Basically, the 2003 draft class of James, Wade and Bosh was the anomaly, with Cleveland, Miami and Toronto respectively nailing their picks and then those players deciding to team up in pursuit of glory. It's a good thing they did, because their teams would've been hard-pressed to find complimentary talent in the draft. Even that Celtics team that had a good run from 2008-2012 needed a sweetheart trade between former teammates-turned-executives Danny Ainge and Kevin McHale to acquire Garnett, who spent most of his career with Minnesota. Without the roster swiveling of the "Heatles" and the Celtics, we would be looking at two solid decades of Western teams sitting on the league's iron throne.
There's more to great teams than star players of course. You have to surround the stars with the right role players and coaches, but by-and-large the Western teams have been demonstrably better at finding, nurturing and developing them, no matter where they've drafted. For every no-brainer like Duncan or James where the first overall pick winds up being head-and-shoulders the best player of his draft class, there are multiple examples where the best guy wound up being picked second, third, fourth, or even in Leonard's case, 15th.
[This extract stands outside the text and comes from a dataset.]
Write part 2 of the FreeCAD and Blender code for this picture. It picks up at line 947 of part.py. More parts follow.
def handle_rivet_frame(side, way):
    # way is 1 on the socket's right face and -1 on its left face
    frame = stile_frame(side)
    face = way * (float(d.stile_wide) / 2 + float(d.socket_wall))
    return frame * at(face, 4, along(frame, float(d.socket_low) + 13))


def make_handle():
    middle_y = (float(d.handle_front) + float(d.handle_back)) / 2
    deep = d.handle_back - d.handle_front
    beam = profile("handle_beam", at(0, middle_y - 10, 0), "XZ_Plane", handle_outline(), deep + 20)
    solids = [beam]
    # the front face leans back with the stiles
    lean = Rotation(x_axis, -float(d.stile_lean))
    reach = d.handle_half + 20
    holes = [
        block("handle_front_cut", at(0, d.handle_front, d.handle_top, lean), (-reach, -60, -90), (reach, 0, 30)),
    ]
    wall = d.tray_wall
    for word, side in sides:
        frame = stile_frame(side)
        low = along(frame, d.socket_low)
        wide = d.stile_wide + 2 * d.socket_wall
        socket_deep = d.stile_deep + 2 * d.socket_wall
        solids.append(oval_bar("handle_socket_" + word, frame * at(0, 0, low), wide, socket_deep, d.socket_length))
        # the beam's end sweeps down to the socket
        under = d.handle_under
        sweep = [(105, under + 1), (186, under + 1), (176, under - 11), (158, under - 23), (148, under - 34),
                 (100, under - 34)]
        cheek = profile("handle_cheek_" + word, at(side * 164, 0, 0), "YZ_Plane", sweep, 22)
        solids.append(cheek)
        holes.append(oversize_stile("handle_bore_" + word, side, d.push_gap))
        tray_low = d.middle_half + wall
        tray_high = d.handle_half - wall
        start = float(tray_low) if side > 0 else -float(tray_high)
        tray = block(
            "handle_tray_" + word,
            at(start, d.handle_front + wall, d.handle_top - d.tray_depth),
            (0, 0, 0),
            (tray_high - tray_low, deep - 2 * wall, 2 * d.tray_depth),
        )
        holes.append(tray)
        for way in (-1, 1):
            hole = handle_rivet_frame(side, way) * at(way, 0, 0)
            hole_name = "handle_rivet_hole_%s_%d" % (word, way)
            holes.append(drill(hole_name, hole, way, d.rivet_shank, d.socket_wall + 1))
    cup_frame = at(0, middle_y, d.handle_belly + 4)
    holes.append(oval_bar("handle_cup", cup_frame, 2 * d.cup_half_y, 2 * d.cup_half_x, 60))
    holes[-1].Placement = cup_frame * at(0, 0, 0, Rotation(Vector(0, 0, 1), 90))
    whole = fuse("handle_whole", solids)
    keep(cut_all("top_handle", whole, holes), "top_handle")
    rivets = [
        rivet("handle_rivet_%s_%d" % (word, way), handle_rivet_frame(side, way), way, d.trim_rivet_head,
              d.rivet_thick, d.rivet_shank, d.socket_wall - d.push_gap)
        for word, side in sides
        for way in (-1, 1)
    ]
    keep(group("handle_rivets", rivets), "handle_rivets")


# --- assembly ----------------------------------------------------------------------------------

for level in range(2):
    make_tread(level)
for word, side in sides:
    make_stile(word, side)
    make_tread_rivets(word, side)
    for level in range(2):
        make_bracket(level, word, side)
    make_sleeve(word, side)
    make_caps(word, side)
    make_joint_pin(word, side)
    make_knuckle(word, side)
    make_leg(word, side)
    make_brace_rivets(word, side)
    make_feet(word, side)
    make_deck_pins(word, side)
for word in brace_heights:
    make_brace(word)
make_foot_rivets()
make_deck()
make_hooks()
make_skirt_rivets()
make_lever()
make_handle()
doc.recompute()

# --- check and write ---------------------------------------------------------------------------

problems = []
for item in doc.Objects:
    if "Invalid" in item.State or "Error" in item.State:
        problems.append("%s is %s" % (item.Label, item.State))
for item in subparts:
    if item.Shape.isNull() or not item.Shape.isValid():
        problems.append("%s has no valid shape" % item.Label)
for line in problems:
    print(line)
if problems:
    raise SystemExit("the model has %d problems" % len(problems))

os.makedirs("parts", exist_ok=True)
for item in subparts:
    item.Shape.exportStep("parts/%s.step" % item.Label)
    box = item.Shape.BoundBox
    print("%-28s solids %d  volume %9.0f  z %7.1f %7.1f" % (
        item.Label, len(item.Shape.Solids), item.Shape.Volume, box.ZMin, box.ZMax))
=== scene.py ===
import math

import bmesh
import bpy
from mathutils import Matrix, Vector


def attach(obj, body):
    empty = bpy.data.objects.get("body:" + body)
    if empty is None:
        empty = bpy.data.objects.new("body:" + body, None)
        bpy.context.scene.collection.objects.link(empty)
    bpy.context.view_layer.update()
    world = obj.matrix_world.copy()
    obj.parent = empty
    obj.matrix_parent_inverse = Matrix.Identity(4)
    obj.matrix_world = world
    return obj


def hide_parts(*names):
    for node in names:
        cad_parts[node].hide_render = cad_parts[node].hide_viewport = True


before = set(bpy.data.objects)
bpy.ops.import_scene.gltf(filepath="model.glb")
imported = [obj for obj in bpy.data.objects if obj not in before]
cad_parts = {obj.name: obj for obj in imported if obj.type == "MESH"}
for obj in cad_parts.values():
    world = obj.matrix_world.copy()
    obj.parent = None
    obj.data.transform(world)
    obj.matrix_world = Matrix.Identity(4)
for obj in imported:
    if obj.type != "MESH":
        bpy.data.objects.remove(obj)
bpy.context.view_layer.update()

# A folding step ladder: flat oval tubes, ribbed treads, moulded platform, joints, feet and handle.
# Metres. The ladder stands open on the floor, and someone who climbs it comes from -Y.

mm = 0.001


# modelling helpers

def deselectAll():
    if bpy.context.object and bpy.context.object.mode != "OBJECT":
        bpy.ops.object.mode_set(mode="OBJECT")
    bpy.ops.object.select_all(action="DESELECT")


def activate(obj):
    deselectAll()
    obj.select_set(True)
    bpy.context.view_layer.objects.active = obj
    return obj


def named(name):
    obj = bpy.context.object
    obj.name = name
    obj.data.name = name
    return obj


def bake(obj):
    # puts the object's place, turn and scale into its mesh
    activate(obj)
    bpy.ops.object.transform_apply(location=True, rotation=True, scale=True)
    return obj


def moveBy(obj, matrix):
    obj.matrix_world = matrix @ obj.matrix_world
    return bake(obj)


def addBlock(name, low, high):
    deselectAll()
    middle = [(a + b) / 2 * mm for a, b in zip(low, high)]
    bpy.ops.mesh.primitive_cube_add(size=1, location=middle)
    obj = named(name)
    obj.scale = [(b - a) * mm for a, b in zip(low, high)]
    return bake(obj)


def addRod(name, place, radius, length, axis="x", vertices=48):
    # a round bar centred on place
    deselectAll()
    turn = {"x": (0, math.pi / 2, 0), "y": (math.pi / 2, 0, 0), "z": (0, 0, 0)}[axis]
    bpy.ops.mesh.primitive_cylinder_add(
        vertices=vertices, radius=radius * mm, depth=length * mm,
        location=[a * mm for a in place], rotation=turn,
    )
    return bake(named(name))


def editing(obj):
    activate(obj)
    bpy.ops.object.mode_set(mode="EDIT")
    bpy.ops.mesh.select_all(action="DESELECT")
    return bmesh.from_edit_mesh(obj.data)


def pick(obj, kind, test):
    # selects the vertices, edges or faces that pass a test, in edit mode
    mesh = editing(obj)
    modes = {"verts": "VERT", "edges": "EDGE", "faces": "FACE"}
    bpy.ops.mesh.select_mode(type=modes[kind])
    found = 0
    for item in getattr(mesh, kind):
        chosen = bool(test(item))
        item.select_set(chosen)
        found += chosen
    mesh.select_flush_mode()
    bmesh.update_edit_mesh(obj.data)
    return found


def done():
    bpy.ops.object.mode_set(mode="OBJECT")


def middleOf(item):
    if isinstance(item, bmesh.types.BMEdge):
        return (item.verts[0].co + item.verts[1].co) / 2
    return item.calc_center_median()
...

Heck, Ginobili could very well be the best player of his draft class, and he was taken 57th, the penultimate pick. Teams like the Spurs, Thunder and Warriors have been terrific about building their talent bases organically, without having to sign high-priced ring-chasing free agents, with Andre Iguodala being the closest exception in the Warriors' case and obviously Aldridge for the Spurs.
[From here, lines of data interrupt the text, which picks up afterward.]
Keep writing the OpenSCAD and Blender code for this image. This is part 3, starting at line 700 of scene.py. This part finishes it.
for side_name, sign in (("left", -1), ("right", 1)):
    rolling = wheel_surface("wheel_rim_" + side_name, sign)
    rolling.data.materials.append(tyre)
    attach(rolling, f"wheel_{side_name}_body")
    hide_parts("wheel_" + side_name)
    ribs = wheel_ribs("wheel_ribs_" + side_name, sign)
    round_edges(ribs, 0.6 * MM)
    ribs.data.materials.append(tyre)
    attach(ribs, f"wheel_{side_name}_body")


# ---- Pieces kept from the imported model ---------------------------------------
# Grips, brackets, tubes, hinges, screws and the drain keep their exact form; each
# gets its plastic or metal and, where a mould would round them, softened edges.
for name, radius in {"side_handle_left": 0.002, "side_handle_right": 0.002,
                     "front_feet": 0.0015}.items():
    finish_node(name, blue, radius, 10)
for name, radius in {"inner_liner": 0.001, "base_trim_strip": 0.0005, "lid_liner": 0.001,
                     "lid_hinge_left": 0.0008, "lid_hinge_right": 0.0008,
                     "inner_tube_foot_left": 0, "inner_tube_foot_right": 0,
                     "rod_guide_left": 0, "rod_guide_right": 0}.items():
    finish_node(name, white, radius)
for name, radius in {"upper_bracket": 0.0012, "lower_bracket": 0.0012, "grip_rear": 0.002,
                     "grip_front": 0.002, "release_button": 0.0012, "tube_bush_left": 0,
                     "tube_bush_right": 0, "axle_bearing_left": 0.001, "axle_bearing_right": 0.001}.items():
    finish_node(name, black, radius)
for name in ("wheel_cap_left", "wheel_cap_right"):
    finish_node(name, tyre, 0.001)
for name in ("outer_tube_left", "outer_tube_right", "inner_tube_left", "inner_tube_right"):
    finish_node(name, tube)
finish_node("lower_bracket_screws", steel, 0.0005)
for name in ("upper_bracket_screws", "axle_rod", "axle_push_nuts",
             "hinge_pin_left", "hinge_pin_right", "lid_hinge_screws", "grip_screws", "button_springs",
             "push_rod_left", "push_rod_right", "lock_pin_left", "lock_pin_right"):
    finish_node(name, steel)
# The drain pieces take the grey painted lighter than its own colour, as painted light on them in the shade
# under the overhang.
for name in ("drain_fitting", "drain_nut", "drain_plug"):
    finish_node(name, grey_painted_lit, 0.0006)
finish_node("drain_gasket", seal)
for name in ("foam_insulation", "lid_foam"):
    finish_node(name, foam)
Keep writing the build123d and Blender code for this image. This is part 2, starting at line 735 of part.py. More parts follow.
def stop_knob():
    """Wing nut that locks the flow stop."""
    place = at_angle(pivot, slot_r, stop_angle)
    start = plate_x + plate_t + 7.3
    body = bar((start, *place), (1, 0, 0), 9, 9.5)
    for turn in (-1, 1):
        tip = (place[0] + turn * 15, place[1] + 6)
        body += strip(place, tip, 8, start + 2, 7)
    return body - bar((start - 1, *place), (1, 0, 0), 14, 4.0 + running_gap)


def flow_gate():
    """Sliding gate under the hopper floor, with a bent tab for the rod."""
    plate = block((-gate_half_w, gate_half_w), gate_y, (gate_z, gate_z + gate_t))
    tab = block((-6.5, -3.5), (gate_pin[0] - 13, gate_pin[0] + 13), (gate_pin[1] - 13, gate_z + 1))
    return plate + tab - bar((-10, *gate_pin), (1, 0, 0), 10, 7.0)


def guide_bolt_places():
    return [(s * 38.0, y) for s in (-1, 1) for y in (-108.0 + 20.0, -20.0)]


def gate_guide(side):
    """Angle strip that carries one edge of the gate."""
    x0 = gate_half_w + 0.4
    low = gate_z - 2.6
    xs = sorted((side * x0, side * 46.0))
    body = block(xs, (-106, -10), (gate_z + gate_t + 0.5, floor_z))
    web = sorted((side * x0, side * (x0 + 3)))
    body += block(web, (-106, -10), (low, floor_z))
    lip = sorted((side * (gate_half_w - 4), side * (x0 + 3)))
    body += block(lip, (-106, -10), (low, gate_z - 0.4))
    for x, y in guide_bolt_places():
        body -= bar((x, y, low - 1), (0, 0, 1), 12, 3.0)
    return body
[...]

Will this imbalance ever end? Logically, you'd assume it would, sooner or later, but the timing is just baffling. The Timberwolves and Pelicans have had the top picks in recent seasons and have used them on generational talents like Towns and Davis. The Cavs had the top pick in 2013 and 2014, and they wound up with Anthony Bennett, an all-time bust, and Anthony Wiggins, whom they promptly traded (mistakenly, it appears) for Love. Philadelphia has the top pick in the upcoming draft, where none of the prospects promises to be a game-changer just yet. Of course, no one could've foreseen Leonard, Ginobili, Parker or 20 other guys around the league turning into the players they've become. The draft remains more art than science.
Either these Eastern GM's need to start getting luckier or more players need to follow James' and Bosh's example and team up with established Eastern stars where it's easier to advance in the playoffs.
I suppose it could be worse for Cleveland fans. At least John Elway spared them from a few Super Bowl beat-downs.